Près de 27 000 objets du passé entreposés dans ce petit musée font la fièrté de ce retraité de la force policière. Tickets de train, de cinéma, ustensils de cuisine d’antan, poupées, vieilles radios, téléviseurs « blan e nwar », coupures de presse, livres, Juke Boxe, près d’une centaine de bicyclettes, d’appareils photos, médailles de militaires, de photos, de chapeaux d’époque, de billets de banque, entre autres, datant de la colonie britanique et de bien d’autres âges… Depuis sa jeunesse, le retraité n’a cessé de collectionner des objets historique. Son but : partager l’histoire avec les plus jeunes. « Aidez-moi à sauver cet héritage qui nous concerne tous », sollicite-t-il à 68 ans.
« Un trésor ».
Faute de gardien, treize chiens attendent devant l’imposant portail quand Vishwanee, l’épouse de Goorooduth Chuttoo, sourire aux lèvres, accueille ses visiteurs. La quinquagénaire se fait vite rattraper par Goorooduth communément connu comme Ustad Rajah, le magicien. « Vini vini. Enn lazourne pa pou sifi pou montre zot tou seki ena isi », se réjouit le propriétaire des lieux.
Dans un salon truffé de milliers d’artefacts, Ustad Rajah reçoit ses visiteurs qui y découvre un décor des plus insolites. Près d’une centaine de shopines de différentes boissons ayant été utilisées sur plusieurs décénies, portes-clés, pendules de toutes sortes accrochées au mur, un immense dodo surplombant la pièce, trois ou quatre radios et téléviseurs ayant fait leur temps, et la réplique du St Albert, bateau qui, selon Ustad Rajah, a servi à l’acheminement de travailleurs engagés de l’époque. L’histoire de l’île tient dans cette pièce peu éclairée.

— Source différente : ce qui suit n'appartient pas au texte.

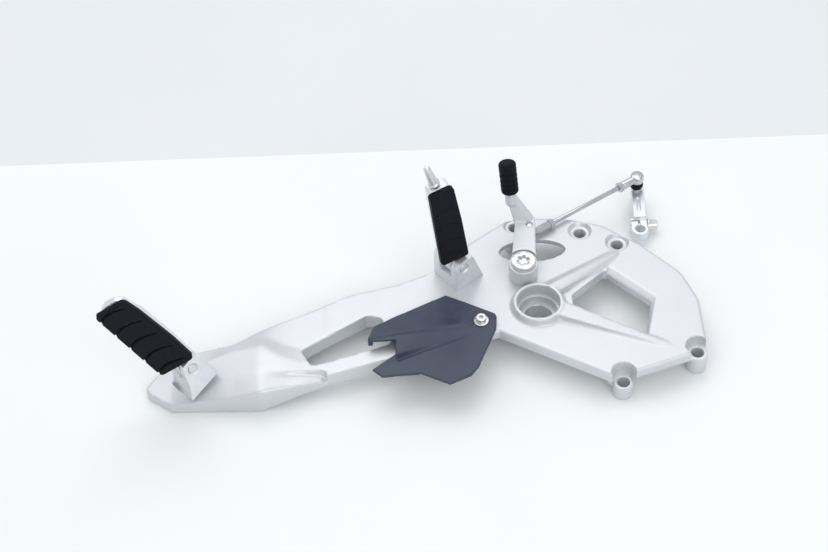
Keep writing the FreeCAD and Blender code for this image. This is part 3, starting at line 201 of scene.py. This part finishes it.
def guard_plastic():
    """Blue-black moulded plastic with a fine pebble grain and light scuffs."""
    g = Graph("guard_plastic")
    pebble = g.node("ShaderNodeTexVoronoi", {"feature": "SMOOTH_F1"}, Vector=g.place, Scale=1500.0,
                    Smoothness=0.6).outputs["Distance"]
    wave = g.noise(70, 4.0)
    scuff = g.span(g.noise(140, 6.0, 0.75, (5, 1, 1)), 0.64, 0.76, 0.0, 0.30)
    tone = g.blend(g.span(wave, 0.3, 0.7), colour(0.030, 0.040, 0.072), colour(0.043, 0.054, 0.094))
    tone = g.blend(scuff, tone, colour(0.058, 0.066, 0.090))
    rough = g.math("ADD", g.span(wave, 0.3, 0.7, 0.36, 0.46), g.math("MULTIPLY", scuff, 0.35))
    return g.finish(Base_Color=tone, Roughness=rough, Normal=g.bump(pebble, 0.030 * MM),
                    Specular_IOR_Level=0.5)


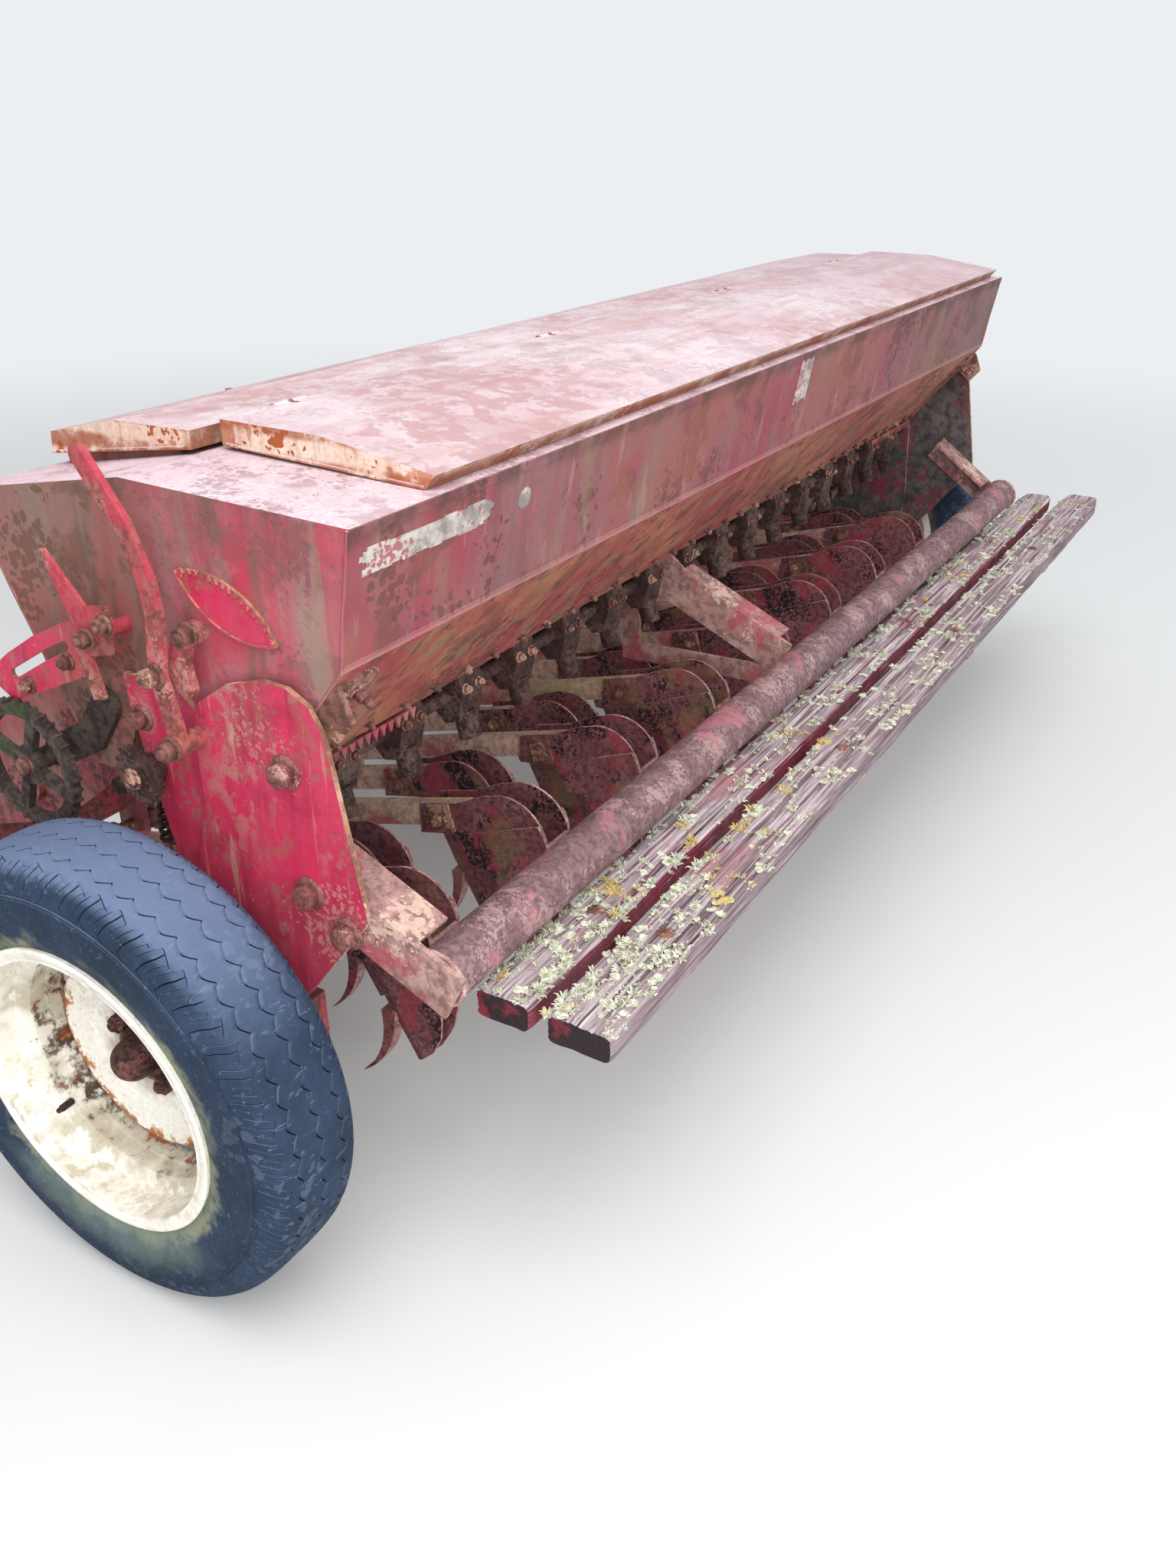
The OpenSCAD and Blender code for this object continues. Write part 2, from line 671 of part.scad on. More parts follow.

« Aujourd’hui nous avons un trèsor », confie fièrement Ustad Rajah, assis sur un tabouret au millieu de la pièce. Si chaque objet, entassé ça et là au Musée de la Petite Collection à Rose-Belle, pouvait parler ce serait des décénies d’histoire qu’il conterait. Sa collection d’objets du passé, il l’a débutée alors qu’il servait en tant que Chief Clerk officer au sein de la force policière pendant la colonisation britannique soit avant l’indépendance en 1968.
Après avoir fait l’historique de son musée, Ustad Rajah fini par craquer. Les larmes aux yeux, il avoue ne plus pouvoir joindre les deux bouts.
Racines oubliées.
Plaidant qu’il n’y a pas de présent sans passé, Goorooduth Chuttoo estime qu’il est primordiale pour la jeunesse d’aujourd’hui de savoir comment vivaient leurs ancêtres. « Quand l’arbre oublie ses racines, son tronc commence à pourrir », philosophe-t-il.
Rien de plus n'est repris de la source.